For this reason it is crucial your lender has access to secondary and understands the momentum and trends currently operating there.

This blog of course addresses these markets and is a peek inside my mind as a professional and practicing mortgage broker.

Wednesday, October 5, 2011

Mortgage Rate Inch Up...

It has not been a nice opening this October for mortgage rates, investors (some at least) have apparently decided enough is enough, the volatility is too much, and sidelined their capital. This wait and see attitude at this point in time comes with one advantage; the dollar is running well against other currencies. How our dollar became a safe haven play is beyond me and I think long term this could turn sour, however the point is investors are comfortable in cash right now, and that cash along with some positive gains in the stock market has not been kind to interest rates.

Even so, this is not the end of the world, and I fully believe interest rates are going to slide back down in the weeks ahead. We have the Fed and operation twist, selling short term debt and buying long term debt. This should help keep yields low despite some selling off (there is after all a buyer), and we cannot forget about the powder kegs set up throughout Europe, and best calculations on my part suggest it is about to get very interesting across the pond. BOOM! There goes Greece, powder keg one as they default and Europe scrambles in the chaos surely to ensue... Downgrades to follow (they would have to) from the rating agencies, forcing capital into safer markets... and then and there we should see an immediate snap in price up bringing yields and interest rates back down to super low levels... I honestly think we will see the 10 year treasury yield break below 1.5% this year, and will flirt potentially with 1.25% possibly even 1.00% into 2012. After all we still have four powder kegs left: Portugal, Italy, Ireland, and Spain.

If this doesn't happen it's because Europe and the U.S. will try and inflate (Quantitative Easing, Jobs Bills, Bailouts, Grants and Loans to Private Companies, Creative Accounting, etc... ) their way out of this mess declaring "it's too dangerous to do nothing... the world is ending... and in their typical rant and fashion. If this happens we'll see a surge in gold and silver prices, while other markets waffle under inflationary pressure.
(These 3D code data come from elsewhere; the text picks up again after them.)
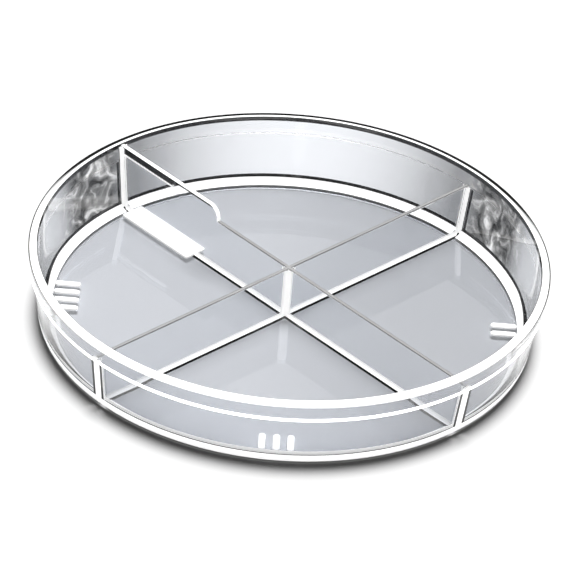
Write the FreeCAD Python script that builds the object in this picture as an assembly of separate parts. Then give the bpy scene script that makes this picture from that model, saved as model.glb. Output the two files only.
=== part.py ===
"""Open four-compartment petri dish base, moulded in clear polystyrene.

The origin is the centre of the resting face, +Z is up and the compartments face
+X, +Y, -X and -Y, so the four dividers run along the diagonals. Millimetres.

The real dish is one moulding. Each node here is one of its moulded features, cut
so that neighbours meet face to face and never overlap.
"""
import FreeCAD, Part
import math
import os

# ---- driving dimensions ---------------------------------------------------------
dish_height = 13.5            # resting face to the top of the rim
rim_outer_radius = 44.0
rim_inner_radius = 42.45
rim_land = 0.45               # flat inner part of the rim's top
rim_fall = 0.2                # how far the rim's top slopes down to its outer edge
rim_round = 0.45              # rounding of the rim's outer edge
rim_inner_round = 0.2
rim_edge_height = 0.8         # the rounded top part of the rim band
band_foot_round = 0.2         # rounding of the band's lower edge, at the step

step_level = 9.8              # the band above this level stands proud of the wall
step_depth = 0.55
wall_thickness = 1.1          # below the step, measured level

floor_top = 1.2
floor_underside = 0.3
inner_floor_radius = 40.75    # where the wall's slope would meet the floor's face
corner_radius = 1.6           # rounded corner inside, between floor and wall
heel_radius = 0.9             # rounded corner outside

foot_inner_radius = 39.0
foot_outer_radius = 40.6

divider_top = 10.6
divider_thickness = 0.8
divider_round = 0.2           # rounding of a divider's top edges
root_radius = 0.6             # hollow rounding along a divider's foot
end_radius = 0.8              # hollow rounding where a divider meets the wall
hub_half = 1.2                # the hub fills this half square at the crossing

tab_top = 13.1                # raised tab on one divider
tab_length = 24.6             # from the wall towards the hub
tab_corner_radius = 2.4

pad_start = 22.3              # index pad under the tab's divider, from the axis
pad_end = 38.9
pad_width = 4.9
pad_height = 0.3

bar_start = 34.8              # tally bars on the floor, from the axis
bar_end = 39.3
bar_width = 1.2
bar_pitch = 2.35
bar_height = 0.3

# ---- worked-out sizes -----------------------------------------------------------
wall_slope = (rim_inner_radius - inner_floor_radius) / (dish_height - floor_top)
wall_angle = math.atan(wall_slope)
corner_run = corner_radius * math.tan((math.pi / 2 - wall_angle) / 2)
corner_start_radius = inner_floor_radius - corner_run
corner_end_level = floor_top + corner_run * math.cos(wall_angle)
rim_edge_level = dish_height - rim_edge_height
cavity_top = dish_height + 2  # clear above the rim
divider_half = divider_thickness / 2

DIVIDER_ANGLES = {"back_right": 45, "back_left": 135, "front_left": 225, "front_right": 315}
TALLY_BARS = {"right": (0, 2), "left": (180, 4), "front": (270, 3)}


def inner_radius(level):
    """Radius of the wall's sloping inner face."""
    return inner_floor_radius + (level - floor_top) * wall_slope


def wall_radius(level):
    """Radius of the wall's outer face, below the step."""
    return inner_radius(level) + wall_thickness


def band_radius(level):
    """Radius of the rim band's outer face, above the step."""
    foot = wall_radius(step_level) + step_depth
    share = (level - step_level) / (dish_height - step_level)
    return foot + (rim_outer_radius - foot) * share


# ---- building blocks ------------------------------------------------------------
def profile_point(radius, level):
    return FreeCAD.Vector(radius, 0, level)


def line(start, end):
    return Part.LineSegment(start, end).toShape()


def arc(start, middle, end):
    return Part.Arc(start, middle, end).toShape()


def rounded_corner(before, corner, after, radius):
    """The arc that rounds a corner, as (start, middle, end) points."""
    to_before = (before - corner).normalize()
    to_after = (after - corner).normalize()
    half_angle = to_before.getAngle(to_after) / 2
    run = radius / math.tan(half_angle)
    bisector = (to_before + to_after).normalize()
    centre = corner + bisector * (radius / math.sin(half_angle))
    return corner + to_before * run, centre - bisector * radius, corner + to_after * run


def outline_face(corners):
    """A face from (point, rounding) corners; a rounding of 0 keeps the corner sharp."""
    stops = []
    for index, (corner, radius) in enumerate(corners):
        if radius:
            before = corners[index - 1][0]
            after = corners[(index + 1) % len(corners)][0]
            stops.append(rounded_corner(before, corner, after, radius))
        else:
            stops.append((corner,))
    edges = []
    for index, stop in enumerate(stops):
        if len(stop) == 3:
            edges.append(arc(*stop))
        edges.append(line(stop[-1], stops[(index + 1) % len(stops)][0]))
    return Part.Face(Part.Wire(edges))


def ring(corners):
    """Turn an outline of ((radius, level), rounding) corners once about +Z."""
    face = outline_face([(profile_point(*place), radius) for place, radius in corners])
    return face.revolve(FreeCAD.Vector(0, 0, 0), FreeCAD.Vector(0, 0, 1), 360)


def disc(radius, low, high):
    return Part.makeCylinder(radius, high - low, FreeCAD.Vector(0, 0, low))


def block(low, high):
    """A box between two corners."""
    size = [high[axis] - low[axis] for axis in range(3)]
    return Part.makeBox(*size, FreeCAD.Vector(*low))


def turned(shape, angle):
    """A copy turned about +Z by an angle in degrees."""
    copy = shape.copy()
    copy.rotate(FreeCAD.Vector(0, 0, 0), FreeCAD.Vector(0, 0, 1), angle)
    return copy


def mirrored_pair(shape):
    """The shape and its mirror image across the divider's own middle plane."""
    return shape, shape.mirror(FreeCAD.Vector(0, 0, 0), FreeCAD.Vector(0, 1, 0))


# ---- body of revolution ---------------------------------------------------------
def make_cavity():
    """Everything inside the dish, above its floor and up to above the rim."""
    return ring([
        ((0, floor_top), 0),
        ((inner_floor_radius, floor_top), corner_radius),
        ((inner_radius(cavity_top), cavity_top), 0),
        ((0, cavity_top), 0),
    ])


def make_floor_disc():
    return disc(corner_start_radius, floor_underside, floor_top)


def make_foot_ring():
    return disc(foot_outer_radius, 0, floor_underside).cut(disc(foot_inner_radius, 0, floor_underside))


def make_corner_heel(cavity):
    """The rounded corner between the floor and the wall."""
    heel = ring([
        ((corner_start_radius, floor_underside), 0),
        ((wall_radius(floor_underside), floor_underside), heel_radius),
        ((wall_radius(corner_end_level), corner_end_level), 0),
        ((corner_start_radius, corner_end_level), 0),
    ])
    return heel.cut(cavity)


def make_side_wall():
    return ring([
        ((inner_radius(corner_end_level), corner_end_level), 0),
        ((wall_radius(corner_end_level), corner_end_level), 0),
        ((wall_radius(step_level), step_level), 0),
        ((inner_radius(step_level), step_level), 0),
    ])


def make_rim_band():
    return ring([
        ((inner_radius(step_level), step_level), 0),
        ((band_radius(step_level), step_level), band_foot_round),
        ((band_radius(rim_edge_level), rim_edge_level), 0),
        ((inner_radius(rim_edge_level), rim_edge_level), 0),
    ])


def make_rim_edge():
    """The rim's top: a flat land inside, then a slope down to the rounded outer edge."""
    outer_top = dish_height - rim_fall
    return ring([
        ((inner_radius(rim_edge_level), rim_edge_level), 0),
        ((band_radius(rim_edge_level), rim_edge_level), 0),
        ((band_radius(outer_top), outer_top), rim_round),
        ((rim_inner_radius + rim_land, dish_height), 0),
        ((rim_inner_radius, dish_height), rim_inner_round),
    ])


# ---- dividers: built along +X, then turned to their diagonals ---------------------
def make_arm_blank(cavity):
    """A divider's plate from the hub to the wall, with its top edges rounded."""
    def corner(side, level):
        return FreeCAD.Vector(hub_half, side * divider_half, level)

    section = outline_face([
        (corner(-1, floor_top), 0),
        (corner(1, floor_top), 0),
        (corner(1, divider_top), divider_round),
        (corner(-1, divider_top), divider_round),
    ])
    return section.extrude(FreeCAD.Vector(rim_outer_radius, 0, 0)).common(cavity)


def hollow_strip(base, across, up, radius):
    """Face of a hollow quarter-round fillet, whose square corner is at base."""
    foot = base + across * radius
    head = base + up * radius
    centre = base + (across + up) * radius
    middle = centre - (across + up).normalize() * radius
    return Part.Face(Part.Wire([line(base, foot), arc(foot, middle, head), line(head, base)]))


def make_root_blanks(cavity):
    """The hollow fillets along both sides of a divider's foot."""
    base = FreeCAD.Vector(hub_half, divider_half, floor_top)
    face = hollow_strip(base, FreeCAD.Vector(0, 1, 0), FreeCAD.Vector(0, 0, 1), root_radius)
    strip = face.extrude(FreeCAD.Vector(rim_outer_radius, 0, 0)).common(cavity)
    return mirrored_pair(strip)


def make_end_blanks(cavity, roots):
    """The hollow fillets up both sides of a divider's end, along the sloping wall."""
    reach = math.sqrt(inner_radius(floor_top) ** 2 - divider_half ** 2)
    near = FreeCAD.Vector(reach - end_radius, divider_half, floor_top)
    wall = FreeCAD.Vector(reach, divider_half + end_radius, floor_top)
    bulge = end_radius * math.sin(math.pi / 4)
    middle = FreeCAD.Vector(near.x + bulge, wall.y - bulge, floor_top)
    beyond = FreeCAD.Vector(rim_outer_radius, 0, 0)
    outer_far = wall + FreeCAD.Vector(end_radius, 0, 0)
    outer_near = FreeCAD.Vector(outer_far.x, divider_half, floor_top)
    face = Part.Face(Part.Wire([
        arc(near, middle, wall),
        line(wall, outer_far),
        line(outer_far, outer_near),
        line(outer_near, near),
    ]))
    rise = divider_top - divider_round - floor_top
    strip = face.extrude(FreeCAD.Vector(rise * wall_slope, 0, rise)).common(cavity)
    return mirrored_pair(strip.cut(roots[0]))


def make_hub():
    """The post at the crossing, with a hollow corner between each two dividers."""
    hollow = hub_half - divider_half
    edges = []
    for quarter in range(4):
        turn = quarter * math.pi / 2

        def place(x, y):
            return FreeCAD.Vector(
                x * math.cos(turn) - y * math.sin(turn),
                x * math.sin(turn) + y * math.cos(turn),
                floor_top,
            )

        bulge = hub_half - hollow * math.sin(math.pi / 4)
        start = place(hub_half, divider_half)
        end = place(divider_half, hub_half)
        edges.append(line(place(hub_half, -divider_half), start))
        edges.append(arc(start, place(bulge, bulge), end))
    face = Part.Face(Part.Wire(edges))
    return face.extrude(FreeCAD.Vector(0, 0, divider_top - floor_top))


def make_key_tab(cavity, arm):
    """The raised stretch of one divider, next to the wall, with a rounded inner corner."""
    start = inner_radius(divider_top) - tab_length
    foot = divider_top - divider_round

    def corner(radius, level):
        return FreeCAD.Vector(radius, -divider_half, level)

    side = outline_face([
        (corner(start, foot), 0),
        (corner(rim_outer_radius, foot), 0),
        (corner(rim_outer_radius, tab_top), 0),
        (corner(start, tab_top), tab_corner_radius),
    ])
    return side.extrude(FreeCAD.Vector(0, divider_thickness, 0)).common(cavity).cut(arm)


def make_index_pad():
    return block((pad_start, -pad_width / 2, floor_top), (pad_end, pad_width / 2, floor_top + pad_height))


# ---- tally bars -----------------------------------------------------------------
def make_bar(offset):
    """One low bar along +X, its ends rounded, shifted sideways by offset."""
    half = bar_width / 2
    low = (bar_start + half, offset - half, floor_top)
    high = (bar_end - half, offset + half, floor_top + bar_height)
    bar = block(low, high)
    for radius in (bar_start + half, bar_end - half):
        end = Part.makeCylinder(half, bar_height, FreeCAD.Vector(radius, offset, floor_top))
        bar = bar.fuse(end)
    return bar.removeSplitter()


def make_tally(angle, count, cavity):
    bars = []
    for index in range(count):
        offset = (index - (count - 1) / 2) * bar_pitch
        bars.append(turned(make_bar(offset), angle).common(cavity))
    return bars


# ---- assembly -------------------------------------------------------------------
def make_nodes():
    cavity = make_cavity()
    nodes = {
        "floor_disc": [make_floor_disc()],
        "foot_ring": [make_foot_ring()],
        "corner_heel": [make_corner_heel(cavity)],
        "side_wall": [make_side_wall()],
        "rim_band": [make_rim_band()],
        "rim_edge": [make_rim_edge()],
        "divider_hub": [turned(make_hub(), 45)],
    }
    arm = make_arm_blank(cavity)
    roots = make_root_blanks(cavity)
    ends = make_end_blanks(cavity, roots)
    pad = make_index_pad()
    for place, angle in DIVIDER_ANGLES.items():
        has_pad = place == "back_left"
        for prefix, blanks in (("divider_", [arm]), ("root_fillet_", roots), ("end_fillet_", ends)):
            solids = [blank.cut(pad) if has_pad else blank for blank in blanks]
            nodes[prefix + place] = [turned(solid, angle) for solid in solids]
    nodes["key_tab"] = [turned(make_key_tab(cavity, arm), DIVIDER_ANGLES["back_left"])]
    nodes["index_pad"] = [turned(pad, DIVIDER_ANGLES["back_left"])]
    for side, (angle, count) in TALLY_BARS.items():
        nodes["tally_bars_" + side] = make_tally(angle, count, cavity)
    return nodes


def export(nodes):
    os.makedirs("parts", exist_ok=True)
    for name, shapes in nodes.items():
        solids = [solid for shape in shapes for solid in shape.Solids]
        shape = solids[0] if len(solids) == 1 else Part.makeCompound(solids)
        shape.exportStep("parts/" + name + ".step")
        print(f"{name:26s} solids {len(solids)} valid {shape.isValid()} volume {shape.Volume:9.3f}")


export(make_nodes())
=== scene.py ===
"""A clear four-compartment petri dish base on a pale surface.

The dish is one moulding, so its clear plastic is one seamless mesh that stands for all
the clear CAD nodes. The frosted index pad and the tally bars are pieces of their own.
Sizes come from the CAD frame. Meshes are made in millimetres and scaled to metres.
"""
import math

import bmesh
import bpy
from mathutils import Matrix, Vector


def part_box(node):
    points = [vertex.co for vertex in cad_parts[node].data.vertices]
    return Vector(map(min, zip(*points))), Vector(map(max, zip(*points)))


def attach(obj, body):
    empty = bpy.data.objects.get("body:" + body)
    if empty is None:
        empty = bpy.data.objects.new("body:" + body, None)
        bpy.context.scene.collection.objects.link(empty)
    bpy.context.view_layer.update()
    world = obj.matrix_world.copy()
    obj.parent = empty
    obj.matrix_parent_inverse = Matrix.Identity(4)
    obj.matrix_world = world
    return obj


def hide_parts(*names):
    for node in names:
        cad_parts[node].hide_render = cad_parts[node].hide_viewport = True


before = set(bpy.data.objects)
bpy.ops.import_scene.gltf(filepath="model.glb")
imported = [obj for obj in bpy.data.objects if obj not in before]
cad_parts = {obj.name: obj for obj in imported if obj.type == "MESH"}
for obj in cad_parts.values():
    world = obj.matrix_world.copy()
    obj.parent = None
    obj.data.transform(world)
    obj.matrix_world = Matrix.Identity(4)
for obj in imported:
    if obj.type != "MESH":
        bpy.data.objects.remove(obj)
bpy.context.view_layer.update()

MM = 0.001

# ---- sizes read from the frame, in millimetres -----------------------------------


def low(node):
    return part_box(node)[0] / MM


def high(node):
    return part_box(node)[1] / MM


LEVEL_REACH = 0.06            # how far from a level a CAD vertex may be to count as on it


def radii_near(node, level):
    """Radii of a CAD node's vertices that lie near a level."""
    points = [vertex.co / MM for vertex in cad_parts[node].data.vertices]
    return [point.xy.length for point in points if abs(point.z - level) < LEVEL_REACH]


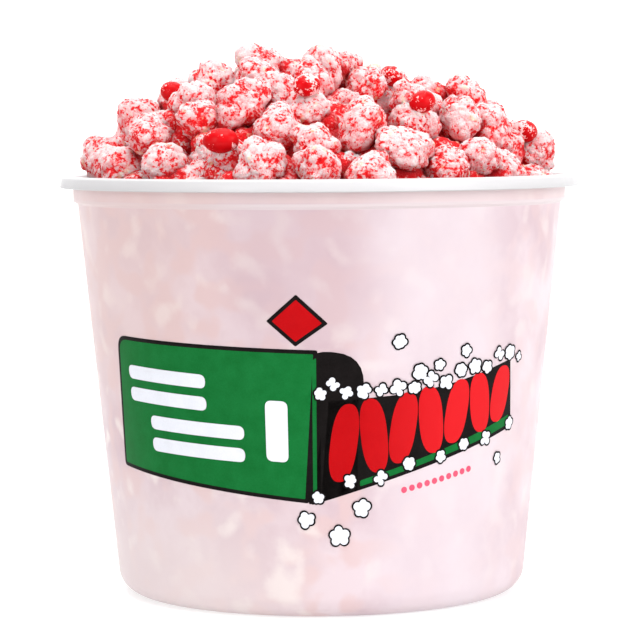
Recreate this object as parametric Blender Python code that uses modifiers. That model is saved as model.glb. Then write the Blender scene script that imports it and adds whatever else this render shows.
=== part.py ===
"""A round plastic bucket with a rolled rim, heaped with coated popcorn and a few red candies.

Frame: metres, +Z up, origin at the middle of the base. The bucket's front faces -Y.
"""

from math import atan, cos, hypot, pi, radians, sin, sqrt

import bmesh
import bpy
import numpy as np
from mathutils import Euler, Vector

MM = 0.001
GAP = 0.3 * MM  # space kept between touching solids

# Bucket
HEIGHT = 176.5 * MM
RIM_RADIUS = 110.0 * MM
LIP_HEIGHT = 5.0 * MM
LIP_THICKNESS = 1.7 * MM
LIP_ROUND = 1.5 * MM
COLLAR_RADIUS = 104.4 * MM
COLLAR_BOTTOM = HEIGHT - 10.9 * MM
LEDGE_WIDTH = 1.9 * MM
LEDGE_HEIGHT = 1.0 * MM
FOOT_LINE_RADIUS = 85.6 * MM  # where the line of the wall would meet the ground
CORNER_RADIUS = 10.1 * MM
WALL = 1.3 * MM
FLANGE_THICKNESS = 1.5 * MM
BASE_RECESS = 0.9 * MM
BASE_RECESS_RADIUS = 66.0 * MM
BASE_SLOPE = 3.0 * MM  # width of the sloping edge of the recess
EDGE = 0.4 * MM  # small bevels of the rim
BUCKET_STEPS = 72
CORNER_STEPS = 4

# Heap: the popcorn's top surface and the balls that make it uneven
HEAP_TOP = 48.5 * MM  # how far the middle of the dome stands over the rim, without its last balls
HEAP_SPREAD = 104.0 * MM
HEAP_SHAPE = 2.5
HEAP_LEAN = 0.03  # how much the dome falls towards +X
HEAP_EDGE_BELOW_RIM = 4.0 * MM
HEAP_GRID = 35
HEAP_CENTRE_DEPTH = 70.0 * MM
LAYER_DEPTH = 26.0 * MM
UNDER_LAYER = 9.0 * MM
BALL_RADII = (8.9 * MM, 11.4 * MM)
NESTING = 0.88  # how close two balls come, as a share of the sum of their radii
BED_RADIUS = 10.0 * MM
BED_SHARE = 0.86
CREST_SHARE = 0.7  # the least distance that piled balls keep to those of the crest, the same way
CANDY_SHARE = 0.6
BALL_SPARE = 1.15  # room for the uneven shape of a piece at the wall, as a share of its radius
BALL_TO_COLLAR = 0.75  # the least distance from a dropped ball's centre to the collar, in radii
BALL_SUNK = 0.5  # how far a ball's centre stays under the dome at least, in radii
BALL_SEED = 89
BALL_TRIES = 30
BALL_COUNT = 420

# The popped pieces that stand out along the crest: x, y, height over the rim and radius, in mm
CREST = (
    (-91.5, -7, 8.8, 9.4),
    (-76, -4, 24.4, 10.0),
    (-59, 3, 30.4, 9.4),
    (-44, -4, 39, 9.6),
    (-24, -4, 46.2, 10.0),
    (-12, -3, 40.2, 9.6),
    (2, -6, 45.4, 9.4),
    (10, 3, 44.4, 9.2),
    (20, -3, 37, 9.2),
    (30, 2, 36.4, 9.9),
    (44, -1, 31.4, 9.6),
    (62, -3, 31, 10.0),
    (71, -2, 22.8, 9.6),
    (80, 4, 13, 9.8),
    (91.5, -3, 8.6, 9.0),
)

# The candies: centre as x, y and height over the rim, size across, and turn, in mm and degrees
CANDIES = (
    ((-39, -79, 15), (14.6, 10.6, 10.2), (8, 0, -4)),
    ((-61, -22, 35), (10.4, 9.0, 9.0), (0, 20, 15)),
    ((-5, -58, 37), (12.2, 10.0, 9.4), (20, -10, 30)),
    ((30, -36, 41), (9.6, 8.6, 8.4), (0, 30, 0)),
    ((42, -54, 30), (11.2, 9.6, 9.2), (-15, -20, 20)),
    ((87, -8, 18), (10.8, 9.6, 9.2), (10, 25, 0)),
)
CANDY_RINGS = (12, 7)
CANDY_FULLER = 0.06  # how much wider one end is than the middle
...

So go our low rates....

Inflation will ultimately be the death of these low rates, the question is when will the beast wake up.

To digress, I think when all is said and done, worldly events like the collapse of a currency or what have you don't play out as fast as one would expect them to... those in charge of the sinking ship are doing and will do everything possible to keep the status quo afloat. So time will pass, as it does, but eventually the ballasts will fill with water, and that will be that, no more pretending... at which time the beast of inflation will awaken and the world will be very different than the one we currently enjoy.

For now the charade continues and we'll press through the volatility securing lower and lower fixed rates, the best possible saber against that evil enemy know to be inflation. After all with a low fixed rate, your payment never changes, and in an economy ripe with inflation you should be able to easily meet you payment obligations with the dollar now worth nil.

So it is a ride to the bottom, wherever that bottom may be. Since we don't know the final stop, we have to secure lower rates as the market shifts down, simply waiting for what you think will be the basement floor rate may never come and there goes your opportunity... hence the step ladder down.

With rates at all time lows, this small hike up is not something we need be concerned with... the market will swing back down, the question is will you be in a position to take advantage of it when it does?